# will we be liable for primary school fees & college fees whilst waiting on PR



## MissC2MrsB (Oct 2, 2013)

We hope to live in Perth as longvas myself and kids like the country and feel we can settle .
We are going on a visitors visa - July 2014. Husband has his permanent residents visa, lived there when he was a kid, and if all goes well we are hoping that the kids and I will get our permanent visas maybe the year or so later. 

My Questios are about the kids educations. Our youngest son is 7, will be 8 when we arrive and daughter is 15 - 16 when we arrive.
Our daughter wants to do hair & beauty at college and obviously the little one will have to be in education. 
I think they are entitled to 3 months education on a visitors visa then we are eligible to pay. Is this correct ? If so, is it expensive? Is there colleges and courses my daughter is interested in ? And is anyone aware of the educational facilities in or around the Port Kennedy area ? Both primary schools and colleges! 

I am new to this site, my husband has been wanting us to make this move for over a decade, half his family are in Perth. Its now that the kids & I are really wanting to do the move so I guess the research will be full steam ahead.

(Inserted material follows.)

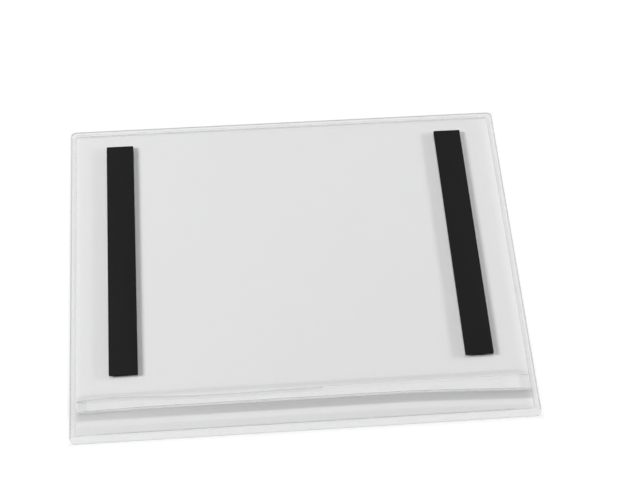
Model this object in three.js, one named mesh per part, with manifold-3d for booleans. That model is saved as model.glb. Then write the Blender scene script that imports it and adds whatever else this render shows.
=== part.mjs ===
// Magnetic document pocket: clear films welded together along their border, with two magnet strips
// on the back film. It is empty and lies on its front film, so the back and the magnets face up.
// +X runs along the long side, +Y up the page and away from the entry slit, +Z out of the back.
// The origin is on the surface it lies on, under the middle of the pocket.
import * as THREE from 'three';
import { mergeVertices } from 'three/addons/utils/BufferGeometryUtils.js';
import Module from 'manifold-3d';

const manifold = await Module();
manifold.setup();

// Driving dimensions, in millimetres
const pocketWidth = 330;
const pocketHeight = 264;
const cornerRadius = 4;
const filmThickness = 0.4;

// The weld is narrow along the sides and the top, and wider along the entry end
const sideWeld = 4.5;
const entryWeld = 6.5;
const weldStand = 0.2;
const weldRounding = 0.6;

// The line that the welding tool presses into the rim, near the rim's inner edge
const pressedLineWidth = 0.8;
const pressedLineDepth = 0.4;
const pressedLineInset = 0.6;

// Free heights between the films of the empty pocket
const documentRoom = 0.3;
const slitRoom = 0.2;

// The entry slit: how far the back film stops above the entry weld, and how far it overlaps the strip
const entryMouth = 18.5;
const slitOverlap = 9;

// Where the two films overlap, they stand up together as a low flat ridge: its height, and the runs
// in which it comes down, on the far side, on the side of the entry end and at its two ends
const ridgeRise = 1.2;
const ridgeFarRun = 5.5;
const ridgeNearRun = 6.5;
const ridgeEndRun = 8;

const magnetWidth = 20.5;
const magnetThickness = 1.5;
const magnetCornerRadius = 0.8;
const magnetSideMargin = 23;
const magnetTopMargin = 12;
const magnetLipMargin = 25.5;

// Facets of the round shapes
const cornerFacets = 8;
const roundingFacets = 3;
const ridgeFacets = 8;

// The window of the rim, which the films fill
const windowWidth = pocketWidth - 2 * sideWeld;
const windowHeight = pocketHeight - sideWeld - entryWeld;
const windowTop = pocketHeight / 2 - sideWeld;
const windowBottom = windowTop - windowHeight;
const windowMiddle = (windowTop + windowBottom) / 2;

// The stack of layers, from the surface up
const frontTop = filmThickness;
const stripBottom = frontTop + documentRoom;
const backBottom = stripBottom + filmThickness + slitRoom;
const backTop = backBottom + filmThickness;
const rimTop = backTop + weldStand;

// The edges of the slit
const lipEdge = windowBottom + entryMouth;
const stripEdge = lipEdge + slitOverlap;

const clearFilm = new THREE.MeshStandardMaterial({
  name: 'clear film',
  color: 0xdfe2e3,
  roughness: 0.12,
  metalness: 0,
  transparent: true,
  opacity: 0.3,
});
const weldedFilm = new THREE.MeshStandardMaterial({
  name: 'welded film',
  color: 0xe6e8e9,
  roughness: 0.2,
  metalness: 0,
  transparent: true,
  opacity: 0.4,
});
const magnetRubber = new THREE.MeshStandardMaterial({
  name: 'magnet rubber',
  color: 0x262629,
  roughness: 0.75,
  metalness: 0,
});

function roundedRectangle(width, height, radius) {
  const x = width / 2 - radius;
  const y = height / 2 - radius;
  const outline = new THREE.Shape();
  outline.absarc(x, -y, radius, -Math.PI / 2, 0);
  outline.absarc(x, y, radius, 0, Math.PI / 2);
  outline.absarc(-x, y, radius, Math.PI / 2, Math.PI);
  outline.absarc(-x, -y, radius, Math.PI, 1.5 * Math.PI);
  outline.closePath();
  return outline;
}

function rectangle(width, height) {
  return new THREE.Shape([
    new THREE.Vector2(-width / 2, -height / 2),
    new THREE.Vector2(width / 2, -height / 2),
    new THREE.Vector2(width / 2, height / 2),
    new THREE.Vector2(-width / 2, height / 2),
  ]);
}

function toSolid(geometry) {
  const bare = geometry.clone();
  bare.deleteAttribute('normal');
  bare.deleteAttribute('uv');
  const merged = mergeVertices(bare);
  return new manifold.Manifold(new manifold.Mesh({
    numProp: 3,
    vertProperties: merged.attributes.position.array,
    triVerts: new Uint32Array(merged.index.array),
  }));
}

function toGeometry(solid) {
  const mesh = solid.getMesh();
  const geometry = new THREE.BufferGeometry();
  geometry.setAttribute('position', new THREE.BufferAttribute(mesh.vertProperties, 3));
  geometry.setIndex(new THREE.BufferAttribute(mesh.triVerts, 1));
  geometry.computeVertexNormals();
  return geometry;
}

function addPiece(group, name, geometry, material, x, y, z) {
  const piece = new THREE.Mesh(geometry, material);
  piece.name = name;
  piece.position.set(x, y, z);
  group.add(piece);
}

// The welded border: a flat frame with its outer edges rounded, and a line pressed into its back.
// Its own origin is the middle of the pocket.
function makeWeldRim() {
  const outline = roundedRectangle(pocketWidth, pocketHeight, cornerRadius);
  const plate = new THREE.ExtrudeGeometry(outline, {
    depth: rimTop - 2 * weldRounding,
    curveSegments: cornerFacets,
    bevelEnabled: true,
    bevelThickness: weldRounding,
    bevelSize: weldRounding,
    bevelOffset: -weldRounding,
    bevelSegments: roundingFacets,
  });
  plate.translate(0, 0, weldRounding);

  const window = new THREE.BoxGeometry(windowWidth, windowHeight, 4 * rimTop);
  window.translate(0, windowMiddle, 0);

  const lineInner = 2 * pressedLineInset;
  const lineOuter = lineInner + 2 * pressedLineWidth;
  const lineShape = rectangle(windowWidth + lineOuter, windowHeight + lineOuter);
  lineShape.holes.push(rectangle(windowWidth + lineInner, windowHeight + lineInner));
  const line = new THREE.ExtrudeGeometry(lineShape, {
    depth: 2 * pressedLineDepth,
    bevelEnabled: false,
  });
  line.translate(0, windowMiddle, rimTop - pressedLineDepth);

  return toGeometry(toSolid(plate).subtract(toSolid(window)).subtract(toSolid(line)));
}

// The front film, a plain flat sheet. Its own origin is the middle of its lower face.
function makeFrontFilm() {
  const film = new THREE.BoxGeometry(windowWidth, windowHeight, filmThickness);
  film.translate(0, 0, filmThickness / 2);
  return film;
}

// Goes from 0 to 1 with no kink at either end
function ease(share) {
  const t = THREE.MathUtils.clamp(share, 0, 1);
  return t * t * (3 - 2 * t);
}

// How far both films of the overlap stand up at a place
function ridgeLift(x, y) {
  const farSide = ease((stripEdge + ridgeFarRun - y) / ridgeFarRun);
  const nearSide = ease((y - lipEdge + ridgeNearRun) / ridgeNearRun);
  const ends = ease((windowWidth / 2 - Math.abs(x)) / ridgeEndRun);
  return ridgeRise * farSide * nearSide * ends;
}

// Positions along one direction, through stretches that each have an end and a number of facets
function gridLines(start, stretches) {
  const lines = [start];
  for (const [end, facets] of stretches) {
    const from = lines[lines.length - 1];
    for (let i = 1; i <= facets; i += 1) {
      lines.push(from + (end - from) * i / facets);
    }
  }
  return lines;
}

// A film that follows the ridge, between the given lines across it. Its own origin is the middle of
// the pocket, at the level of its lower face.
function makeRidgedFilm(ys) {
  const xs = gridLines(-windowWidth / 2, [
    [ridgeEndRun - windowWidth / 2, ridgeFacets],
    [windowWidth / 2 - ridgeEndRun, 1],
    [windowWidth / 2, ridgeFacets],
  ]);
  const columns = xs.length - 1;
  const rows = ys.length - 1;
  const film = new THREE.BoxGeometry(columns, rows, filmThickness, columns, rows, 1);
  const corners = film.attributes.position;
  for (let i = 0; i < corners.count; i += 1) {
    const x = xs[Math.round(corners.getX(i) + columns / 2)];
    const y = ys[Math.round(corners.getY(i) + rows / 2)];
    corners.setXYZ(i, x, y, corners.getZ(i) + filmThickness / 2 + ridgeLift(x, y));
  }
  return film;
}

// The low film at the entry end, from the weld up to its free edge under the back film
function makeEntryStrip() {
  return makeRidgedFilm(gridLines(windowBottom, [
    [lipEdge - ridgeNearRun, 1],
    [lipEdge, ridgeFacets],
    [stripEdge, 1],
  ]));
}

// The back film, from its free edge over the entry strip up to the weld
function makeBackFilm() {
  return makeRidgedFilm(gridLines(lipEdge, [
    [stripEdge, 1],
    [stripEdge + ridgeFarRun, ridgeFacets],
    [windowTop, 1],
  ]));
}

// A magnet strip, flat on both sides. Its own origin is the middle of its lower face.
function makeMagnetStrip(length) {
  return new THREE.ExtrudeGeometry(roundedRectangle(magnetWidth, length, magnetCornerRadius), {
    depth: magnetThickness,
    curveSegments: roundingFacets,
    bevelEnabled: false,
  });
}

const pocket = new THREE.Group();

addPiece(pocket, 'weld_rim', makeWeldRim(), weldedFilm, 0, 0, 0);
addPiece(pocket, 'front_sheet', makeFrontFilm(), clearFilm, 0, windowMiddle, 0);
addPiece(pocket, 'entry_strip', makeEntryStrip(), clearFilm, 0, 0, stripBottom);
addPiece(pocket, 'back_sheet', makeBackFilm(), clearFilm, 0, 0, backBottom);

const magnetTop = windowTop - magnetTopMargin;
const magnetBottom = lipEdge + magnetLipMargin;
const magnetX = windowWidth / 2 - magnetSideMargin - magnetWidth / 2;
for (const [side, x] of [['left', -magnetX], ['right', magnetX]]) {
  const strip = makeMagnetStrip(magnetTop - magnetBottom);
  const middle = (magnetTop + magnetBottom) / 2;
  addPiece(pocket, `${side}_magnet_strip`, strip, magnetRubber, x, middle, backTop);
}

export default pocket;
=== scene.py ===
"""A magnetic document pocket, lying on its front film with the back and its two magnet strips up."""
import math

import bmesh
import bpy
from bpy.props import FloatProperty, FloatVectorProperty, PointerProperty
from mathutils import Matrix, Vector


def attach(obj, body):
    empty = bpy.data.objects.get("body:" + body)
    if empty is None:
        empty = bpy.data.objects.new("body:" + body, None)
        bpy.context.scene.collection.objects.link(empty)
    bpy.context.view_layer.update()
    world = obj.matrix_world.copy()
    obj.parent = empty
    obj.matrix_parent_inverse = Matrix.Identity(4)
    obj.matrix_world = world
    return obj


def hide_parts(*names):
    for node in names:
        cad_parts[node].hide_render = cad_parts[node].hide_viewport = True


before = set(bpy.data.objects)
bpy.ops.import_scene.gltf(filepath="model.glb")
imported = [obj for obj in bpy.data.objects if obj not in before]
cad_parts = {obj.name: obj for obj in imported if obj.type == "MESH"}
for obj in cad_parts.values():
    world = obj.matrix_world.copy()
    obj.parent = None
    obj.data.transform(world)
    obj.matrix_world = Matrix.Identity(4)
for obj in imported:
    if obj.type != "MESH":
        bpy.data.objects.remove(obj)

bl_info = {
    "name": "Magnetic document pocket",
    "version": (1, 0, 0),
    "blender": (4, 5, 0),
    "location": "3D View > Sidebar > Pocket",
    "description": "Builds a clear document pocket with two magnet strips, and a plain stage for it",
    "category": "Add Mesh",
}

MM = 0.001

# Where the bare surfaces of two pieces would lie in one plane, one of them keeps this far away
CLEARANCE = 0.02 * MM

# The stack of layers, from the surface up
FRONT_TOP = 0.4 * MM
ENTRY_TOP = 1.1 * MM
BACK_TOP = 1.7 * MM
BORDER_TOP = 1.9 * MM

# The ridge in which the two films of the entry slit stand up together
RIDGE_FAR_RUN = 5.5 * MM
RIDGE_NEAR_RUN = 6.5 * MM
RIDGE_END_RUN = 8.0 * MM
RIDGE_FACETS = 10

# How the two free edges of the slit run: the back film's edge dips towards both ends, and more at the
# right one. The strip's edge waves, and rises towards its left end.
LEFT_DIP = 0.9 * MM
LEFT_DIP_RUN = 60 * MM
RIGHT_DIP = 3.6 * MM
RIGHT_DIP_START = 60 * MM
RIGHT_DIP_RUN = 120 * MM
STRIP_WAVE = 0.9 * MM
STRIP_WAVE_RUN = 48 * MM
STRIP_DROP = 0.5 * MM
STRIP_RISE = 2.0 * MM
STRIP_RISE_START = -60 * MM
STRIP_RISE_RUN = 80 * MM
STRIP_END_RUN = 30 * MM
BOW_FACETS = 24

# Painted lines of shade and highlight along the free edges: their width, and how far right the wide one of the strip
# goes
EDGE_LINE = 0.45 * MM
COVERED_LINE = 0.4 * MM
COVERED_LINE_WIDE = 1.3 * MM
COVERED_LINE_WIDE_END = 20 * MM

# Where the painted shade of the bent film starts to fade towards the left end, and where it is faintest
FADING_START = -20 * MM
FADING_END = -160 * MM

# The section of the border, with distances outwards from its inner edge for the pressed line
BORDER_ROUNDING = 0.6 * MM
ROUNDING_FACETS = 4
TRIM_WIDTH = 1.1 * MM
TRIM_DIP = 0.03 * MM
LINE_OUTER = 1.5 * MM
LINE_INNER = 0.6 * MM
LINE_SLOPE = 0.2 * MM
LINE_DEPTH = 0.36 * MM
LIP_ROUNDING = 0.15 * MM
INNER_RADIUS = 0.5 * MM
CORNER_FACETS = 8
FIRST_TRIMMED = 3
ENTRY_TRIMMED = 4

# The painted highlight at both ends of the entry weld: its length, its distance from the inner edge and its reach
HIGHLIGHT_LENGTH = 18 * MM
HIGHLIGHT_INSET = 0.4 * MM
HIGHLIGHT_REACH = 0.1 * MM

MAGNET_CORNER = 0.8 * MM
MAGNET_EDGE = 0.18 * MM

# The white of the floor, measured from the pocket's outline, and the floor's half size and gap
GLOW_START = -1.5 * MM
GLOW_END = 20 * MM
FLOOR_HALF = 4.0
FLOOR_GAP = 0.05 * MM

# Each lamp: its name, place and aim, its width and depth in metres, and its power in watts
LAMPS = (
    ("left_key", (-2.2, 0.08, 1.6), (-0.1, 0, 0), 0.76, 0.84, 66.5),
    ("right_fill", (1.5, 0.08, 0.44), (0.1, 0, 0), 0.63, 0.19, 18.0),
    ("back_box", (0.08, 0.9, 1.5), (0, 0, 0), 1.15, 1.0, 4.0),
)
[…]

Thanks in advance for any advice yous can give me .

Jen


----------



## ozzy (Jun 8, 2013)

They arent 'entitled' and i say it like that because it sounds as if u think its free. Yes u can study for up to 3 months but this would be payable by you. Could be wrong but thats what im getting by reading online about it


----------



## dejainc (Jun 23, 2013)

delete.......


----------